Essa é mais uma daquelas cartas que escrevo para você e sei que não vou enviar. Na verdade, nem sei se escrevo mesmo para você ou se faço isso na esperança vã de que as lembranças suas tragam de volta o meu sorriso, a alegria aos meus olhos… Dizem que amor não se mendiga, amor se sente e é uma pena que dificilmente duas pessoas o sintam na mesma intensidade. Deus, como eu te amei. Como eu te amo. Mas acabou pra você e eu fiquei aqui olhando para as paredes e tentando entender onde estavam os sinais, se você havia me demonstrado em algum momento que o seu sentimento por mim estava se esvaindo como areia por entre os dedos.
Você se foi e eu fiquei parada nas lembranças, incapacitada nas memórias das coisas que fazíamos a dois e que agora não sei mais fazer sozinha.
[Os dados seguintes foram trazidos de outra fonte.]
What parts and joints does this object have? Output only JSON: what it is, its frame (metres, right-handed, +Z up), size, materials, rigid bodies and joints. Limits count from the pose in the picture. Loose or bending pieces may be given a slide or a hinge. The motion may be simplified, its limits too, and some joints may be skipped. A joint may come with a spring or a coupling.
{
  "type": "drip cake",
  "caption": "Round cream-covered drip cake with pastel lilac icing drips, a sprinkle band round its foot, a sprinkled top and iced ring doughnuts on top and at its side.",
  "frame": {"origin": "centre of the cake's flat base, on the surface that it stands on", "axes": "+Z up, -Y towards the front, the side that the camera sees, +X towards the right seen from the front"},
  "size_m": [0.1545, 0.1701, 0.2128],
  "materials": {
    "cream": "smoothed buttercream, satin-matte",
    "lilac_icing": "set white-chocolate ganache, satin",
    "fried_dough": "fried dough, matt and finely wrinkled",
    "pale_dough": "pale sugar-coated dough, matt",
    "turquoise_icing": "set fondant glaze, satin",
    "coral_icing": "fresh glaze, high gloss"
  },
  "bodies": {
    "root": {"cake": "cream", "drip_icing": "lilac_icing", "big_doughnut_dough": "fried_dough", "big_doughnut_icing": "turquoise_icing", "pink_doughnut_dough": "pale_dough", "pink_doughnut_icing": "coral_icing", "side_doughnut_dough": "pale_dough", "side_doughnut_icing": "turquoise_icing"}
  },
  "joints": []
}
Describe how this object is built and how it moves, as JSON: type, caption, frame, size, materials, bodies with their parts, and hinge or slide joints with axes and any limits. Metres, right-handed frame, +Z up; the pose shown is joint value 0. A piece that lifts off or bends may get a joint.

Não ouço aquele disco da Elis há um tempão, porque sentar na varanda na sexta à noite com um bom vinho nas mãos tendo Elis de fundo musical era coisa nossa, não minha sozinha. Aliás, quebrei todas as taças. Não preciso mais de duas taças para beber com você e sozinha posso beber direito da garrafa. Posso imaginar a sua cara se lesse isso, o ar de desaprovação me chamando de garota deprimente e talvez eu seja mesmo, mas é que as lembranças arranham e machucam tanto quanto os cacos de vidro. Elas rasgam por dentro e eu cansei dessa sensação. Cansei não, eu simplesmente não aguento mais essa sensação. Cada um lida com as lembranças como pode e você sempre me acusou de ser passional demais. Talvez eu seja mesmo.
Eu queria poder voltar no tempo com você. Direto para aquela época em que ainda éramos felizes e tudo estava no lugar. Ainda tínhamos duas taças de vinho no armário. Ainda saíamos com os amigos, mas você logo insistia para irmos embora para me ter só para você, alojada em seus braços, encaixada em seu peito. Mais do que tudo, uma época em que você ainda olhava e voltava para mim todos os dias. Uma época em que eu ainda sorria e os meus olhos eram alegres.
Mas o tempo não volta e enquanto isso eu continuo aqui tentando arrancar à força as lembranças suas, e minhas, que você deixou em mim.